Living room / Couch Travel: captivating books to get you through Corona virus lock-down

During this timeless lock-down to "flatten the curve" of the global Covid-19 pandemic and prevent further spread of the virus, those of us with the travel itch have been thinking of ways we can still enjoy the best parts of travel from the comfort of our own homes.

Sure Travel Journey’s Assistant Editor, Rebekah Funk, shares some of her favorite reads and explains how they’ve inspired trips to far-off places, in the hopes you'll pick one up during lock-down. Experience the same excitement of being transported to a new land with captivating cultures and characters — and a little respite from anxiety inducing news headlines.

1. Shantaram

“It took me a long time and most of the world to learn what I know about love and fate and the choices we make, but the heart of it came to me in an instant, while I was chained to a wall and being tortured.”

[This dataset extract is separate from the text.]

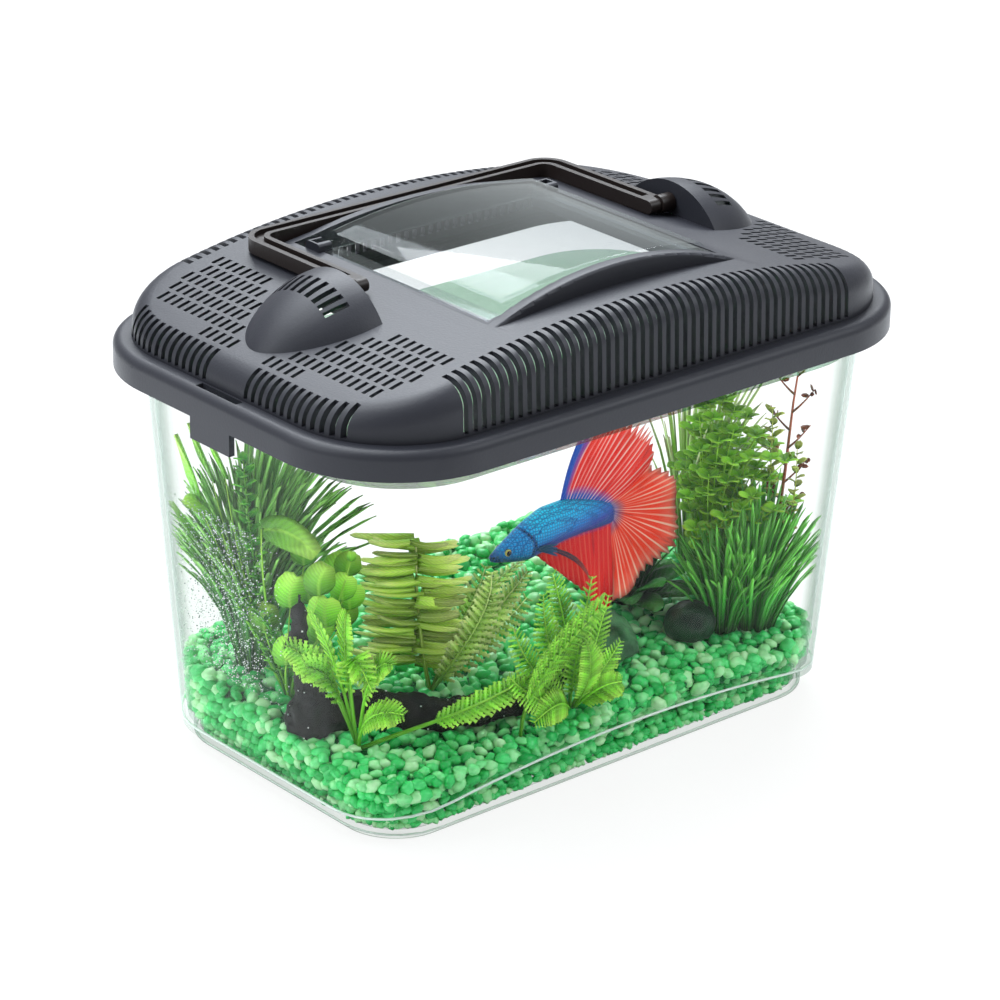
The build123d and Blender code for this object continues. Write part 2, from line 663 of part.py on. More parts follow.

Powerful opening words to this novel by Gregory David Roberts, set in the underworld of India’s most densely-populated city, Mumbai. The story follows Lin, an Australian convict with a fake passport who is searching for love, meaning and a way to disappear — and is allegedly (though perhaps loosely) based on the life of the author.

His story is gripping, tumultuous, thought-provoking and in some parts, hectic (ie. torture) — but it left me wanting to travel to India to experience its chaos, colour and unparalleled culture. A book I'd read again!

2. The Harry Potter series

There are few stories more magical (literally) than the seven-book Harry Potter series by J.K. Rowling. While Rowling created another world of wizards and witches for readers, many of the books’ settings are based on real places in the United Kingdom.

In fact, she completed the first at a cafe in Edinburgh (because she struggled to pay the heating bills at home as a young single mother on government assistance) — and characters like Harry, Hermione Granger and Ronald Weasley were hatched on a train from Manchester to King’s Cross Station in London.

3. Pride and Prejudice

A literary (and Hollywood) classic, this book (and others like Sense and Sensibility, Persuasion, Northanger Abbey or Emma by its author, Jane Austen) has inspired many a trip to England’s romantic countryside and historic estates.

I visited Bath and the fairytale Cotswolds in June, when green rolling hills and flowers in bloom made it easy to imagine picnicking scenes from the book. It was the sort of place you could wander or spend an afternoon on your back, reading and watching the clouds go by.

All Austen’s books mention Bath, as she lived in the city for about five years (you can tour her Georgian townhouse and have tea). While settings like the country estate at Pemberley were a fictional creation, it’s believed by some to be based on Chats worth House, near Bakewell in Derbyshire — all-in-all, plenty of picturesque places to explore if you’re a fan of this author and novel

4. Long Walk to Freedom.

I’ve long been inspired to read personal biographies of the world’s notable heroes in an attempt to discover what events — and surroundings — made their shaping mark. There are few people who could weather 27 years in prison and come out the other side ready to forgive and unify a nation. 

“I always knew that deep down in every human heart, there is mercy and generosity. No one is born hating another person because of the color of his skin, or his background, or his religion. People must learn to hate, and if they can learn to hate, they can be taught to love, for love comes more naturally to the human heart than its opposite.”

Former President Nelson Mandela’s optimistic biography attests to his passion for South Africa and its people — including his belief that all are created equal and must fight against racism, socio-economic divides and oppression in all its forms. The book inspired my original trip to Cape Town in 2012 (along with another called Playing the Enemy by John Carlin), yet it was the people I met here that kept me coming back year after year.

5. The Hobbit

While J.R.R. Tolkien’s mythical land of "Hobbiton" was the stuff of his imagination, modern depictions of "The Shire", set in New Zealand, have this country at the top of my travel bucket list! Well that — and the beaches, hikes, vineyards, volcanoes and Maori culture.

6. The Count of Monte Cristo

Set in France, Italy and the islands of the Mediterranean, it’s hard not to be enthralled by this classic tale of an innocent man, wrongly accused and imprisoned — and his subsequent quest for revenge.

An island fort called Chateau d’If (off the coast from Marseille’s tourist-lined beaches) was forever immortalized as the site where author Alexandre Dumas imprisoned his character, and today, the perfectly-preserved site is accessible by boat. I was there in 2009 and it’s definitely worth a visit!